Mark Carney: Too Much Baggage, Too Many Lies
by David Solway
“Vlad? I know two Vlads. One is a cute little bunny that brings me cookies. The other is bad Vlad. Which Vlad?”
“Which one do you think?”
“Bad Vlad?”
“Good call.”
—Dr. Seuss, “Horton Hears a Who!”
“The simple step of a courageous individual is not to take part in the lie.”
—Aleksandr Solzhenitsyn, “The Gulag Archipelago”
With all the baggage he is carrying and the litany of lies he unstintedly spouts, and given the last decade of catastrophic Liberal rule in which a prosperous country has plummeted to near-Venezuelan status, it is hard to understand how Canada’s newly unelected prime minister Mark Carney continues to slice through the turbulent political waters under a towering glide of sail. Or perhaps it is not so difficult, given Canada’s well-earned reputation of smug and untutored credulity.
The Liberals under Justin Trudeau had fallen so low in the polls they might as well have been specks in a Dr. Seuss children’s book, their piping voices scarcely to be heard. Following Carney’s accession, the party of gross mismanagement and globalist pretensions bestrides the nation, confident of a resounding electoral victory on April 28.

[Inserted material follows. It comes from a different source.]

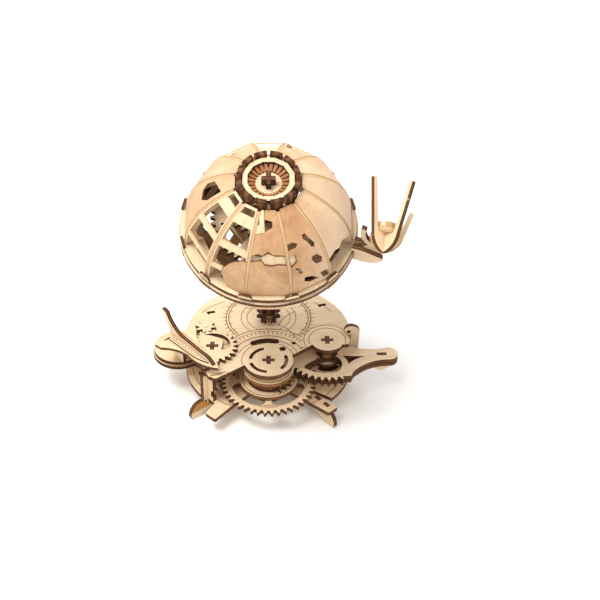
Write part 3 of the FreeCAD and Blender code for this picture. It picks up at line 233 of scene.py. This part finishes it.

Canada is, after all, a left-leaning country, virtually two thirds of the electorate reflexively and collectively voting for the socialist cum communist Liberals, the NDP and the Greens regardless of whatever harm they wreak on the country’s prospects, solvency and unity and irrespective of whomever is leading them, usually profiteers. Admittedly, the Greens appeal chiefly to the fringe crazies, mainly on the West Coast, especially the Gulf Islands. The Liberals, like the Democrats in the U.S., have lunged from the center to the far left, an aberration that cares nothing for the people it presumably represents, joined by the socialist NDP, presumably tending to the betterment of the working class it has manifestly betrayed.
It’s to be expected. Trudeau and Carney are impenitent plutocrats, and the leader of the NDP Jagmeet Singh sports a gold-plated retirement package worth millions and has been observed driving a $200,000 Maserati SUV. Despite their internal scuffles and traded barbs, they are all participating in the banquet of goodies that goes by the name of power-and-profit, a klatch of mandarins and champagne socialists affecting to improve the lot of the common folk, and to save the planet while they are at it. And Canadians, in their ineffable complacency, eagerly buy the ruse.